Collected material:
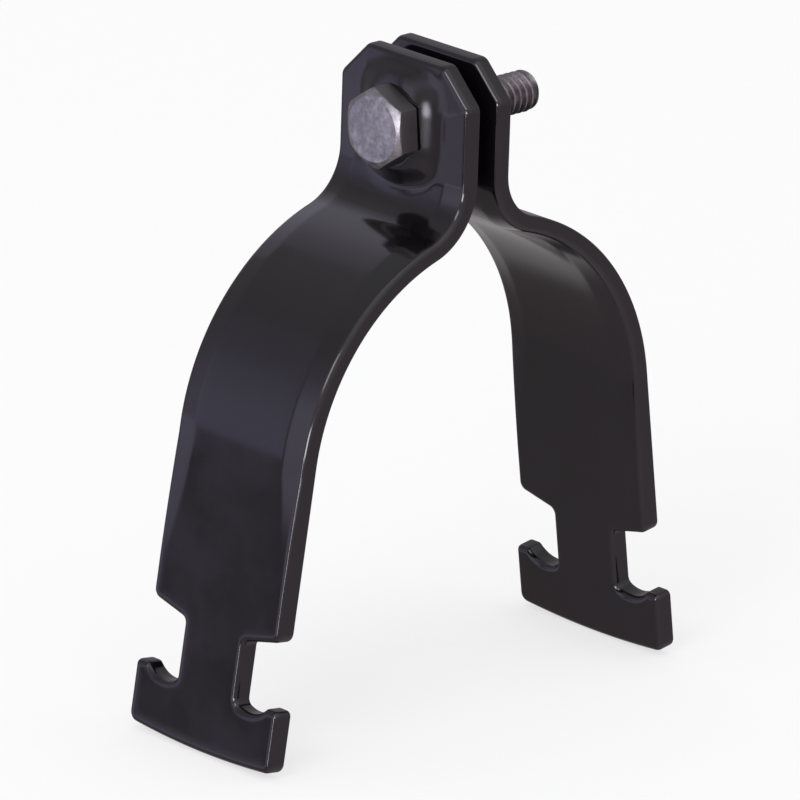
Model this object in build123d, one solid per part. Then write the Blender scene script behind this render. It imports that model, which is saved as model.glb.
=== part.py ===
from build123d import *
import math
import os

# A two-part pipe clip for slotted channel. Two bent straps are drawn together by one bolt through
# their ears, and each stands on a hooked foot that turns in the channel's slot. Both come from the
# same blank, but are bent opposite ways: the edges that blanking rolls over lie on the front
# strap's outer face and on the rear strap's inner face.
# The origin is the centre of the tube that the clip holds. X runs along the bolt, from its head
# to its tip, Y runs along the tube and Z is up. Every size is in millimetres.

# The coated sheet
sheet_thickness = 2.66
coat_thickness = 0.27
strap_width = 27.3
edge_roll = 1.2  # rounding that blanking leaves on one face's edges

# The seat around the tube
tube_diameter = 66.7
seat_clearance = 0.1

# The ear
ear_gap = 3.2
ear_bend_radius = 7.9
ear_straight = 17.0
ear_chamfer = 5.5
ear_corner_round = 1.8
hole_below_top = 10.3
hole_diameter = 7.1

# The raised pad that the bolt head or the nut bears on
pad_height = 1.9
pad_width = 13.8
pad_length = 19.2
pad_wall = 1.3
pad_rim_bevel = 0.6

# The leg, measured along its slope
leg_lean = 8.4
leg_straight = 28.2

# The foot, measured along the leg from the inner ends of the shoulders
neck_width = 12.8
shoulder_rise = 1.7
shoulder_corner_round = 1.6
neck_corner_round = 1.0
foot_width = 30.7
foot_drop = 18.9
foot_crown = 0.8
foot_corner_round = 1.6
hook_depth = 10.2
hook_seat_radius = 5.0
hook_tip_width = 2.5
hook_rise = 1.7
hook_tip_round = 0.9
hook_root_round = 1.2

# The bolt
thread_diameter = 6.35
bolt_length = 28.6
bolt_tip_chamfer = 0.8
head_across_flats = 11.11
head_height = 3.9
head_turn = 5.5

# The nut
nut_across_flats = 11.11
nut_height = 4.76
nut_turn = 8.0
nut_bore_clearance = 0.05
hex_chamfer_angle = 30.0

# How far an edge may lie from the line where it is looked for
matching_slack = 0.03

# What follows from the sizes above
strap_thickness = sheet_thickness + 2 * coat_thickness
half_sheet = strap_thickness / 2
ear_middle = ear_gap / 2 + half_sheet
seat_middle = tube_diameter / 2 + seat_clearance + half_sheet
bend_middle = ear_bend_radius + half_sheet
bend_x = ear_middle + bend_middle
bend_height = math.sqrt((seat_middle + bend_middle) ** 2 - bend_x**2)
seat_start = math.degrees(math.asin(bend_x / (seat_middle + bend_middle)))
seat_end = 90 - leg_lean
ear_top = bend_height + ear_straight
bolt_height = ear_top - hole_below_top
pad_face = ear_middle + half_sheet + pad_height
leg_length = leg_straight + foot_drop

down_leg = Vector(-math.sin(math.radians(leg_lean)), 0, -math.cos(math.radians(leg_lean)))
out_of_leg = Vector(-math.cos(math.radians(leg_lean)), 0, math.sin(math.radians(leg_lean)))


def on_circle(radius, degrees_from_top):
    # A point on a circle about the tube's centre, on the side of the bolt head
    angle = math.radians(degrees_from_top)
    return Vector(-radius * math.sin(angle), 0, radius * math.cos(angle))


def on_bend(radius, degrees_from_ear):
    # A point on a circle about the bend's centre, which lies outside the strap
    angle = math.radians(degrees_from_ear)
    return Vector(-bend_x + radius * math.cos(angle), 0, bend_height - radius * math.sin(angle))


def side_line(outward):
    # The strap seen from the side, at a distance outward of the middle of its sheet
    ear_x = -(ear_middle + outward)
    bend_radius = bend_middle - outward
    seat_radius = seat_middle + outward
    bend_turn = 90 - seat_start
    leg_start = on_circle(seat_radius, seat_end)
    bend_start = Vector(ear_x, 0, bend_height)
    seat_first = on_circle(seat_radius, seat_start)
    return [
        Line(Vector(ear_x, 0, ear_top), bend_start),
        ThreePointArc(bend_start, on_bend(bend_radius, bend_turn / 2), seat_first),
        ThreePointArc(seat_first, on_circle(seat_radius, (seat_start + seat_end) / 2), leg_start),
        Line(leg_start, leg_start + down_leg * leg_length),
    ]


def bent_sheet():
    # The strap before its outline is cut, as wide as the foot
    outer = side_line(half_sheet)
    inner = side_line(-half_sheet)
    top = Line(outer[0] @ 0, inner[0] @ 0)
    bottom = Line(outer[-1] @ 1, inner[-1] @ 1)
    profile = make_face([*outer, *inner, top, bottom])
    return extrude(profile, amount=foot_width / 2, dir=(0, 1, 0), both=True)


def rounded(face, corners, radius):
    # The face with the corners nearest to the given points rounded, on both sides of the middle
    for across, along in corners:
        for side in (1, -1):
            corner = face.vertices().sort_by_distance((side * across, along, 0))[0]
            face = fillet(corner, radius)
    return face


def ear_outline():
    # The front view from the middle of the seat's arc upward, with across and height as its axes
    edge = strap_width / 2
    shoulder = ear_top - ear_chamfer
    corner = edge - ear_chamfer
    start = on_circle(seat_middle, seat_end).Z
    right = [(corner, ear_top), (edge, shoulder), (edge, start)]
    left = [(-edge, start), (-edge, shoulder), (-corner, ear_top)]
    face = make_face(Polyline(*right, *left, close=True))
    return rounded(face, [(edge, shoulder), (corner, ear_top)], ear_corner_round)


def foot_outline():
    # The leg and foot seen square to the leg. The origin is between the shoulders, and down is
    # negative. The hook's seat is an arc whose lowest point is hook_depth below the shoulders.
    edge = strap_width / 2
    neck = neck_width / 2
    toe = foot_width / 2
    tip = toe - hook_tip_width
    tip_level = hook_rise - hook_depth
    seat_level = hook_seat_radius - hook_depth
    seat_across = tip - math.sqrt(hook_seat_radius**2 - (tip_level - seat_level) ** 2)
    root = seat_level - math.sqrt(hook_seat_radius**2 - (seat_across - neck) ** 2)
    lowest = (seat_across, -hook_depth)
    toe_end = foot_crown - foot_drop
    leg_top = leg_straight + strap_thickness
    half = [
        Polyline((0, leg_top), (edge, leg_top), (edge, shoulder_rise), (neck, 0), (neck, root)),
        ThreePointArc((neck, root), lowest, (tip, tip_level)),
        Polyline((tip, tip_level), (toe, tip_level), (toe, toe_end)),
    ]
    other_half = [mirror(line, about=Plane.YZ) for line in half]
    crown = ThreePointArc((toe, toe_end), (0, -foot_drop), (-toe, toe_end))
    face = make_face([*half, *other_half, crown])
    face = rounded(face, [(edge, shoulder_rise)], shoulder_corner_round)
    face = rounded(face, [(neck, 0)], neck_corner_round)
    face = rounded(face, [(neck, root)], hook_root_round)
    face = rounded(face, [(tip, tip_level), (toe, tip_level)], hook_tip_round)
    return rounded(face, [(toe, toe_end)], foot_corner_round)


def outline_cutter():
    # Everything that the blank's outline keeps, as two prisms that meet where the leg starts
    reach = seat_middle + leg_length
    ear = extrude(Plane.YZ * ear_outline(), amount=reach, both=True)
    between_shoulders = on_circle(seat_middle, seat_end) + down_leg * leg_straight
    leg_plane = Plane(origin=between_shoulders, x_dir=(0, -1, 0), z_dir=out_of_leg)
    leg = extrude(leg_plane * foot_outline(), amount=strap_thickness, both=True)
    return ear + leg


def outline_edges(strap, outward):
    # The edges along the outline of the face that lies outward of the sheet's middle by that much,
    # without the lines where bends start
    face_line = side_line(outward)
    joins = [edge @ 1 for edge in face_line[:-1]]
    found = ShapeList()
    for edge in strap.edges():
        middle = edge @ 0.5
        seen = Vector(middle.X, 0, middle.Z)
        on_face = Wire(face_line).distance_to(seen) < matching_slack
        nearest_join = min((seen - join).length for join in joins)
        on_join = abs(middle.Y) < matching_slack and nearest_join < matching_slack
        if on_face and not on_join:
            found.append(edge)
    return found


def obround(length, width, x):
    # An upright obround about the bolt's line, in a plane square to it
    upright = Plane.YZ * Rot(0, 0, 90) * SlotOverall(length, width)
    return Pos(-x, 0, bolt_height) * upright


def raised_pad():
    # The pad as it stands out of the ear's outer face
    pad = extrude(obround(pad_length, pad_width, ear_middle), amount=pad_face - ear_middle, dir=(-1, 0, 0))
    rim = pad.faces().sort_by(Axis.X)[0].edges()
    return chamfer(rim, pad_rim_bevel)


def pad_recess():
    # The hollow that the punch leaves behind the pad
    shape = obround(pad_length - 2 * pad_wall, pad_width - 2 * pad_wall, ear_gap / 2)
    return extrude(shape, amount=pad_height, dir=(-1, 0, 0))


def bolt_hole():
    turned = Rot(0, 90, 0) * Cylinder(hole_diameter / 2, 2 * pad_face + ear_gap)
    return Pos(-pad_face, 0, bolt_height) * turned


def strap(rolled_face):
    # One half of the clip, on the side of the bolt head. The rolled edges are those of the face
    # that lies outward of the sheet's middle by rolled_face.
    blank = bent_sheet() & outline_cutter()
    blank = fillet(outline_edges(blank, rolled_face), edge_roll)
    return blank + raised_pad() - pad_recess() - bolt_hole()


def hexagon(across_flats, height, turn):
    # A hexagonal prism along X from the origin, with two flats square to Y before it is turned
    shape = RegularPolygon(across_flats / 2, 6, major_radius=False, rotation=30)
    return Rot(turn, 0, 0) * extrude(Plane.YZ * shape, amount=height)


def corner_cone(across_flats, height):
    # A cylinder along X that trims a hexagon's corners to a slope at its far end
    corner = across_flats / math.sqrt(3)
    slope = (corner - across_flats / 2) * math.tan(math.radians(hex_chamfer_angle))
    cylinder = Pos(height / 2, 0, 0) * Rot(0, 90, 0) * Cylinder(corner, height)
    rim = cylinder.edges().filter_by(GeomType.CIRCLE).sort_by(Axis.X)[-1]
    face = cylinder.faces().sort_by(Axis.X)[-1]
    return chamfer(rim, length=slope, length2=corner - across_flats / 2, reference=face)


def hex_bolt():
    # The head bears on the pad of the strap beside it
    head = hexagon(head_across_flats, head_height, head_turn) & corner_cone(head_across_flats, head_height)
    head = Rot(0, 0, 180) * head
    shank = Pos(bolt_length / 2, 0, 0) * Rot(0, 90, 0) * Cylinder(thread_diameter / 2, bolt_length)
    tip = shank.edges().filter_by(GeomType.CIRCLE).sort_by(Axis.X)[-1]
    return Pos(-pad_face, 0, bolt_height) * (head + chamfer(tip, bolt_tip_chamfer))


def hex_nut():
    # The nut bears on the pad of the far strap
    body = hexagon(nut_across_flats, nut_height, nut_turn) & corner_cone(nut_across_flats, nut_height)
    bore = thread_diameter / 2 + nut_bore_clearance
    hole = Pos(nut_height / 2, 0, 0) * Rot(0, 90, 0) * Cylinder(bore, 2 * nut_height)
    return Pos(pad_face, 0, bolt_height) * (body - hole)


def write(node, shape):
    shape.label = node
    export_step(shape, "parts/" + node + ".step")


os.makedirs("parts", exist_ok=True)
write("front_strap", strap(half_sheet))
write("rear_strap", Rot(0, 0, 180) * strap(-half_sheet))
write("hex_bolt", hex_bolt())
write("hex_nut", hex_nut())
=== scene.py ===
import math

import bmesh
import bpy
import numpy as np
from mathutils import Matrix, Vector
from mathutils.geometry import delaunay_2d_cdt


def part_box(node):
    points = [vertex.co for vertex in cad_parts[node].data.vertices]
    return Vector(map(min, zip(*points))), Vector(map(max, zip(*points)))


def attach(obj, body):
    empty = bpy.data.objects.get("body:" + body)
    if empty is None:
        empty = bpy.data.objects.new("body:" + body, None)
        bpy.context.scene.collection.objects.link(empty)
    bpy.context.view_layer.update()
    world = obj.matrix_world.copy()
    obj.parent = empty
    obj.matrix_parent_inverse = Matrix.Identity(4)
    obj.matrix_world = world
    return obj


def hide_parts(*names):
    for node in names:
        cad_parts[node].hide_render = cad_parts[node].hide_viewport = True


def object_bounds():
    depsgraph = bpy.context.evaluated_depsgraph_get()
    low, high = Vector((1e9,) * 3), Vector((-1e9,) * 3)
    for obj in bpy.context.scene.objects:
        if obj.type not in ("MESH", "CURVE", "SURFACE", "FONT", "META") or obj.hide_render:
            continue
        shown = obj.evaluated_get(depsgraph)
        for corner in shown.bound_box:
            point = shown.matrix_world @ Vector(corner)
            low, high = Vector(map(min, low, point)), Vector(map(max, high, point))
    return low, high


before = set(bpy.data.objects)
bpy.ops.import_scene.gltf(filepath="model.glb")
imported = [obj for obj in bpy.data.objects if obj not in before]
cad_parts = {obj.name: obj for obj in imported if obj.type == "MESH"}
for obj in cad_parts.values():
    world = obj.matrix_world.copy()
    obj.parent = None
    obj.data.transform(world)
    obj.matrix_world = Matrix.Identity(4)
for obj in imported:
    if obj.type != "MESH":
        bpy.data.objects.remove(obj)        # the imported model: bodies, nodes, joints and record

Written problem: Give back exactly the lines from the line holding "hole = Pos(nut_height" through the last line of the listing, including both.

Answer to the exercise:
    hole = Pos(nut_height / 2, 0, 0) * Rot(0, 90, 0) * Cylinder(bore, 2 * nut_height)
    return Pos(pad_face, 0, bolt_height) * (body - hole)


def write(node, shape):
    shape.label = node
    export_step(shape, "parts/" + node + ".step")


os.makedirs("parts", exist_ok=True)
write("front_strap", strap(half_sheet))
write("rear_strap", Rot(0, 0, 180) * strap(-half_sheet))
write("hex_bolt", hex_bolt())
write("hex_nut", hex_nut())
=== scene.py ===
import math

import bmesh
import bpy
import numpy as np
from mathutils import Matrix, Vector
from mathutils.geometry import delaunay_2d_cdt


def part_box(node):
    points = [vertex.co for vertex in cad_parts[node].data.vertices]
    return Vector(map(min, zip(*points))), Vector(map(max, zip(*points)))


def attach(obj, body):
    empty = bpy.data.objects.get("body:" + body)
    if empty is None:
        empty = bpy.data.objects.new("body:" + body, None)
        bpy.context.scene.collection.objects.link(empty)
    bpy.context.view_layer.update()
    world = obj.matrix_world.copy()
    obj.parent = empty
    obj.matrix_parent_inverse = Matrix.Identity(4)
    obj.matrix_world = world
    return obj


def hide_parts(*names):
    for node in names:
        cad_parts[node].hide_render = cad_parts[node].hide_viewport = True


def object_bounds():
    depsgraph = bpy.context.evaluated_depsgraph_get()
    low, high = Vector((1e9,) * 3), Vector((-1e9,) * 3)
    for obj in bpy.context.scene.objects:
        if obj.type not in ("MESH", "CURVE", "SURFACE", "FONT", "META") or obj.hide_render:
            continue
        shown = obj.evaluated_get(depsgraph)
        for corner in shown.bound_box:
            point = shown.matrix_world @ Vector(corner)
            low, high = Vector(map(min, low, point)), Vector(map(max, high, point))
    return low, high


before = set(bpy.data.objects)
bpy.ops.import_scene.gltf(filepath="model.glb")
imported = [obj for obj in bpy.data.objects if obj not in before]
cad_parts = {obj.name: obj for obj in imported if obj.type == "MESH"}
for obj in cad_parts.values():
    world = obj.matrix_world.copy()
    obj.parent = None
    obj.data.transform(world)
    obj.matrix_world = Matrix.Identity(4)
for obj in imported:
    if obj.type != "MESH":
        bpy.data.objects.remove(obj)        # the imported model: bodies, nodes, joints and record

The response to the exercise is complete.